With the people we’ve interviewed so far, there’s a common theme emerging – that there’s a crash coming, and people are building co-operative / community / commons networks to catch people when the inevitable crash comes. What do you think about that?
In a world where you can’t do very much, that seems like the best you can do. It’s hard to know what other options there are, other than let’s keep as many people living well as possible.
Where can people keep up to speed with what you’re up to?
There’s a blog about my trip, that I haven’t added to since I finished it.

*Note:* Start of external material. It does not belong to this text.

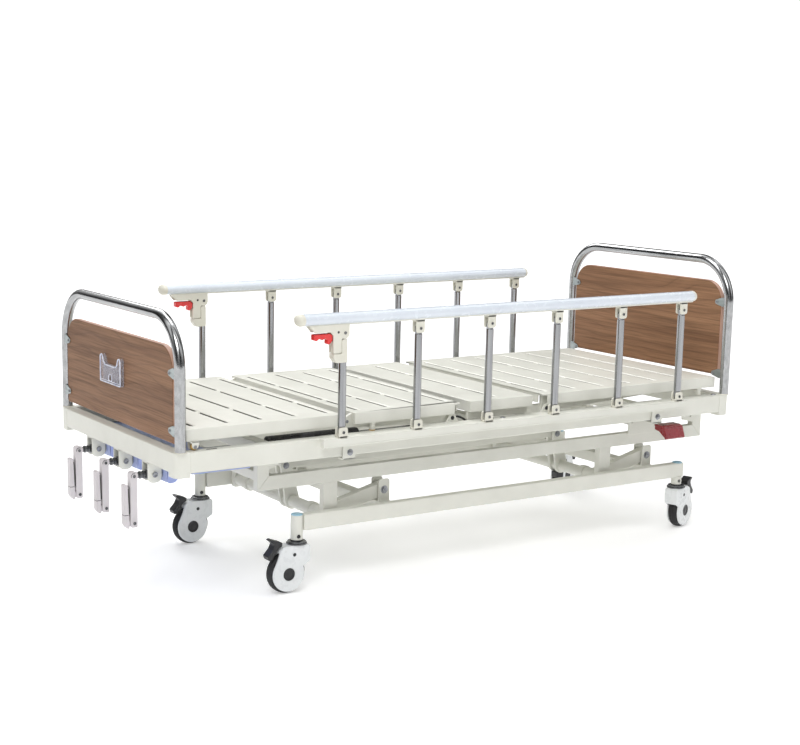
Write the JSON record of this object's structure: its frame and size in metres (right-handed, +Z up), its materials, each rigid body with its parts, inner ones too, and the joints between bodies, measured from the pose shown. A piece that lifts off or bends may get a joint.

I’m also an associate with Co-operative Business Consultants, so they have a little bit about me.
Highlights
- A surplus should be for the people who generated it.
- The idea of giving up precarious individual lives for plentiful collective lives, where you’re accountable to other people that you know, rather than being accountable to the state or to corporations seems to me like more liberty, not less.
- In the UK, we talk about worker members of co-ops, but in the US they talk about worker owners, and the idea that every member owns a share of the co-op is crucially important.
- What I’d like to do next, if I can, is to develop a commune based on Twin Oaks. 100 to 200 people. (in Yorkshire)
2 Comments
I remember Twin Oaks from years back. In your informative and interesting blog there appears to be no comment on ethics and a relationship with Nature, environmental issues as guiding principles.
Michael – this article was more about the co-operative / economic aspects, but I remember when I was there, I think that most if not all of their electricity was and probably still is generated from on-site renewables, all the growing there was organic, and because of sharing, and living outside of consumer culture, individual levels of consumption, and therefore resource use and waste, were extremely low compared to the norm in the US.